TO DO >> Determine the count of lines holding the string "frame". Return only the number.

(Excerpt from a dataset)
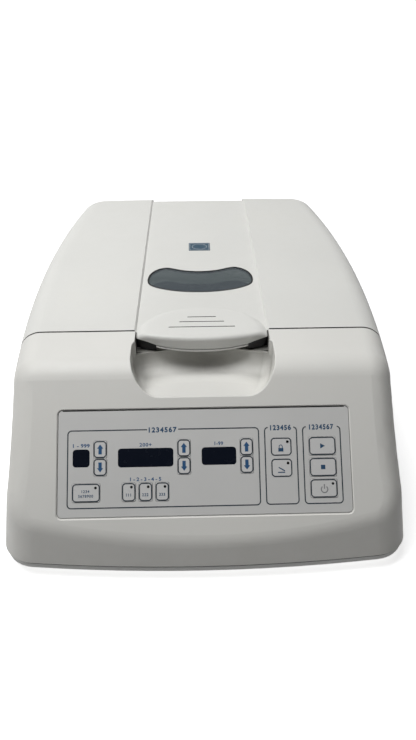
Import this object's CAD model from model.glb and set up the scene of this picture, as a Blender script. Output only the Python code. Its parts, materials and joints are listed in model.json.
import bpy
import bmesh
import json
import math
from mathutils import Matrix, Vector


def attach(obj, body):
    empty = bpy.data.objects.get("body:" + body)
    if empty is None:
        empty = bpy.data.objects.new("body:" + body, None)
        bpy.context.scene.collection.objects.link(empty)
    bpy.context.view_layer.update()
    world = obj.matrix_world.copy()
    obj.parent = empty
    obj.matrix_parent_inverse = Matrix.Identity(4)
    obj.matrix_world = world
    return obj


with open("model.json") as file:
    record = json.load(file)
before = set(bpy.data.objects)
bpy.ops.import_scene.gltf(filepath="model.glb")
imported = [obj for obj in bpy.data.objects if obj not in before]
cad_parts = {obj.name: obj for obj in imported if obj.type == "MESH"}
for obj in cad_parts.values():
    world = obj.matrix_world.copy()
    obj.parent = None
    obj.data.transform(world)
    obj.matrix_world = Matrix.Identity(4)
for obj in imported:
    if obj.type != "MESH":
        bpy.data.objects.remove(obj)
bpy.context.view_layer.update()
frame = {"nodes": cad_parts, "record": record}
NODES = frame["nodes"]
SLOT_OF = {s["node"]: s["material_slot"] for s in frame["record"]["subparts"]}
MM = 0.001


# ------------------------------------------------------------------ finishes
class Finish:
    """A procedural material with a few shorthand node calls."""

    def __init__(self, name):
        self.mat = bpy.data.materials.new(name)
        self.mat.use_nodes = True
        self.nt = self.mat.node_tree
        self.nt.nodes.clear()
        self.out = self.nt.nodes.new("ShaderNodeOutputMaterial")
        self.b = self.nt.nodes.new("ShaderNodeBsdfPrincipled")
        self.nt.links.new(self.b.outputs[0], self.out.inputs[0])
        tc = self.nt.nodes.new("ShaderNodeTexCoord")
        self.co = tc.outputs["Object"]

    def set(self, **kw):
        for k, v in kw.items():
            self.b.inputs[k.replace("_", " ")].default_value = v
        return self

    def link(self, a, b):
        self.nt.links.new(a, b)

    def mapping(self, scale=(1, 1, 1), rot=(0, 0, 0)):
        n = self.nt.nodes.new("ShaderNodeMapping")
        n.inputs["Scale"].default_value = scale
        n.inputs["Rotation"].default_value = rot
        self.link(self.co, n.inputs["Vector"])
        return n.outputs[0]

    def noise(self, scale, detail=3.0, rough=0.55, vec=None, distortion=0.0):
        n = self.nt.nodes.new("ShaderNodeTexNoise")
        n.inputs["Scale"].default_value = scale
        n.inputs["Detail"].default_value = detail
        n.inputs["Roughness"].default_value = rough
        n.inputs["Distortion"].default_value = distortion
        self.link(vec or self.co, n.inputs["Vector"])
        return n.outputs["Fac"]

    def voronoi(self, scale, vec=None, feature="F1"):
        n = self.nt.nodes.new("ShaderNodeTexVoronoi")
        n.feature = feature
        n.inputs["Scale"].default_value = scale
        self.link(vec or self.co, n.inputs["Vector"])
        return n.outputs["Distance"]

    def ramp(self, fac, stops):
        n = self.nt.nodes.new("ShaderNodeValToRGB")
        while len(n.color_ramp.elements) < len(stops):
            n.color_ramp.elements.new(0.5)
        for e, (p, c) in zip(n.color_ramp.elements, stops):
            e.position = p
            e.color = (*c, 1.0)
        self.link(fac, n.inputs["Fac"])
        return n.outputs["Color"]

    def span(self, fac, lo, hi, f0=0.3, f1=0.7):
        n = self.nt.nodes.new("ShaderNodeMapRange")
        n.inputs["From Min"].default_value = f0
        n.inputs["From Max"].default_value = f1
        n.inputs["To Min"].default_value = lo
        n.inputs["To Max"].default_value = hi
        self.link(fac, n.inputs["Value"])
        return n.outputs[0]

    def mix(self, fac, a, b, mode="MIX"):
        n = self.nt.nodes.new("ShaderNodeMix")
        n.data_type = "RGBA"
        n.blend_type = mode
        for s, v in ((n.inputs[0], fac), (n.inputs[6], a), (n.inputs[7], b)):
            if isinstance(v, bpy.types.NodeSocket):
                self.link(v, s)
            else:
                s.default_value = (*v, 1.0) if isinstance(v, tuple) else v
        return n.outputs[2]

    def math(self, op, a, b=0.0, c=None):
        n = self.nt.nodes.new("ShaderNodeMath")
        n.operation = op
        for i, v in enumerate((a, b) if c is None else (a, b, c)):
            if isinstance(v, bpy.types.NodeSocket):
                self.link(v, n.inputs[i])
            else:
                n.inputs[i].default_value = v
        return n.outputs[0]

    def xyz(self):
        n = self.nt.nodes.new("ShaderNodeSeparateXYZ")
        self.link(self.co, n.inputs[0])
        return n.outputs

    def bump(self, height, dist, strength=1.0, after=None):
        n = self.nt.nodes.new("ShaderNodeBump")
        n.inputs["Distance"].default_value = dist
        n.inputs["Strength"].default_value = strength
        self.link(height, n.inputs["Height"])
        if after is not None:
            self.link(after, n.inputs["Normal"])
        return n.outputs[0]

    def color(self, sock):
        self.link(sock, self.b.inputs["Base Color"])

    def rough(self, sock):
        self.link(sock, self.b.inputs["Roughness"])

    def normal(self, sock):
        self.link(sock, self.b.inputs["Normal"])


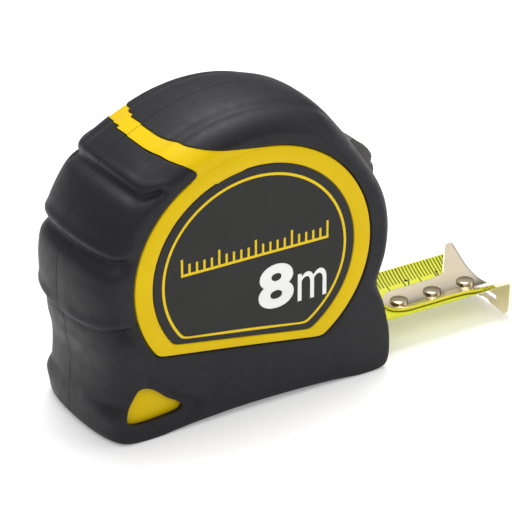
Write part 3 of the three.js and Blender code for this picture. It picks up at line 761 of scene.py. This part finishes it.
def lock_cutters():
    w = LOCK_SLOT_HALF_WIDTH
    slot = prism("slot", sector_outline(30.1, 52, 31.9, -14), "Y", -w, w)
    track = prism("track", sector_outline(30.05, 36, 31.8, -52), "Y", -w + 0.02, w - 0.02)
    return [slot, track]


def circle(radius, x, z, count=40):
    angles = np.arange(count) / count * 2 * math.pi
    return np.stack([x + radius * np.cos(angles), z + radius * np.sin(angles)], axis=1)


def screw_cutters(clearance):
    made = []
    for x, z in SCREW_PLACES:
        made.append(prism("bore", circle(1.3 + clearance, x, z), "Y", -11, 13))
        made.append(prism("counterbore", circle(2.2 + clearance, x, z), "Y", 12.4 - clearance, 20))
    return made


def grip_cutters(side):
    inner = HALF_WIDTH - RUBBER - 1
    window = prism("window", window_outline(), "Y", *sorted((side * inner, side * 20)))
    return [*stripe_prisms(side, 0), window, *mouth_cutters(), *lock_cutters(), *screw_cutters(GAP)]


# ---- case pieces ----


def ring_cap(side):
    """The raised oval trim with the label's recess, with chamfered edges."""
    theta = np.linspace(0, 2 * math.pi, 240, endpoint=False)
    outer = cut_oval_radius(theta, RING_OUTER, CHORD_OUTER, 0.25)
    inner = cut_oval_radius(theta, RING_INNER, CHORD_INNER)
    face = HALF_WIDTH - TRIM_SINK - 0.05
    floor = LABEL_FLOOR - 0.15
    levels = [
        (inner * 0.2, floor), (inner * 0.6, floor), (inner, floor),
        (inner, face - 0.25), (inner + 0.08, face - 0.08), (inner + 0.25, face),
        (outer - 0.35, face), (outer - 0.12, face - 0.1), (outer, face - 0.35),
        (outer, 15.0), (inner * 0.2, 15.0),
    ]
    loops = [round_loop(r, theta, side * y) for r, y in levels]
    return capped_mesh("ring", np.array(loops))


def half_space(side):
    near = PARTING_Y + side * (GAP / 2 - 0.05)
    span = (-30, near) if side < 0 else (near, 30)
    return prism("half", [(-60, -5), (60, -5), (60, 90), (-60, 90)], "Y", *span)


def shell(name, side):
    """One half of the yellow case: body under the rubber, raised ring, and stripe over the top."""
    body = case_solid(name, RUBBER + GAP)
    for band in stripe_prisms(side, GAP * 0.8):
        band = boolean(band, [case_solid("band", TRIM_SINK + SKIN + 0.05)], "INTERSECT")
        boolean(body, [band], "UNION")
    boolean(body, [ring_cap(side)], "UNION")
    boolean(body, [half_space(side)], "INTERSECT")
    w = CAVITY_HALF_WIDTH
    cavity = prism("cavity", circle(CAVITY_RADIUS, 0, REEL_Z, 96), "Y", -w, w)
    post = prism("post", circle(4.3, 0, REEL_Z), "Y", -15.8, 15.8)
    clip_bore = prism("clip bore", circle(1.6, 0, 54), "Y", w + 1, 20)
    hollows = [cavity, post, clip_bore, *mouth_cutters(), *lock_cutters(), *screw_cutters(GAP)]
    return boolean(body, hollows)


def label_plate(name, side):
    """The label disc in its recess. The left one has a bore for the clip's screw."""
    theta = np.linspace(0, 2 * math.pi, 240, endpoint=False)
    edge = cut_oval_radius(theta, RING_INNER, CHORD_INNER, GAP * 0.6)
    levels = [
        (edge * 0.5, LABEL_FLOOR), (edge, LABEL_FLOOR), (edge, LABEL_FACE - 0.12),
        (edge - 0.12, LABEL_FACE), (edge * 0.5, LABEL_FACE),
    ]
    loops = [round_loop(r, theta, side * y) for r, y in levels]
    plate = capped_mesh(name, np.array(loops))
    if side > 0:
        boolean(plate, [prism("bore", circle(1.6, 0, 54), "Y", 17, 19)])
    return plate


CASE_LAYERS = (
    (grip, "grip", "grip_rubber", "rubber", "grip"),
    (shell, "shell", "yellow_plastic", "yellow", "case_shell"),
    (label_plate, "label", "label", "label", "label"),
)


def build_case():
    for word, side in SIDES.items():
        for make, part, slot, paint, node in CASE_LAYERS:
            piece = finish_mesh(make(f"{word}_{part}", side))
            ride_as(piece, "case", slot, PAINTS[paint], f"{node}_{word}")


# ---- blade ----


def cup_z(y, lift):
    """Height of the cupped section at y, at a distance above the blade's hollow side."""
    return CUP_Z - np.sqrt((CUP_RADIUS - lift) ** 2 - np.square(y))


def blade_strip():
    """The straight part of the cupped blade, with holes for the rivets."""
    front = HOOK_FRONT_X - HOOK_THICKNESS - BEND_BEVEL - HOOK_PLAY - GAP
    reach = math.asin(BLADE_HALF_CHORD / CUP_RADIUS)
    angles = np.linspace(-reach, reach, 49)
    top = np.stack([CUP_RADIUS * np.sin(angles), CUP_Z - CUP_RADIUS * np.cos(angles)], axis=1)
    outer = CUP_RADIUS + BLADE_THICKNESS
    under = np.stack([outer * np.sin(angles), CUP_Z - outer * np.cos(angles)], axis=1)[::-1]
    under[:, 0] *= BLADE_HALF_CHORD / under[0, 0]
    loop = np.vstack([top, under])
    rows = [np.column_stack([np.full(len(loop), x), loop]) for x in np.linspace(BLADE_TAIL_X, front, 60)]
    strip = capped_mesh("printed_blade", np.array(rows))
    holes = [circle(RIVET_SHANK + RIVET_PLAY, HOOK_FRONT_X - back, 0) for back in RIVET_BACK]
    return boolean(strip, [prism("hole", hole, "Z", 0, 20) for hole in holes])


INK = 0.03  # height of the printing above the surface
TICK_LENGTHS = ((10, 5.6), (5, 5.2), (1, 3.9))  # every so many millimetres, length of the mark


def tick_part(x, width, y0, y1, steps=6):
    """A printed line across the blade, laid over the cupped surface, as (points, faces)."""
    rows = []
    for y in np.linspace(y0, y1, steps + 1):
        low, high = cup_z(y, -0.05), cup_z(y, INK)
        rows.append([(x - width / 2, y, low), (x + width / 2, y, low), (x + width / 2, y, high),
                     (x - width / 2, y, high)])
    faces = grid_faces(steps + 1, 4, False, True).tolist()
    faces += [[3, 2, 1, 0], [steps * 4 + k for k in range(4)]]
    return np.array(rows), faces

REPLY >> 3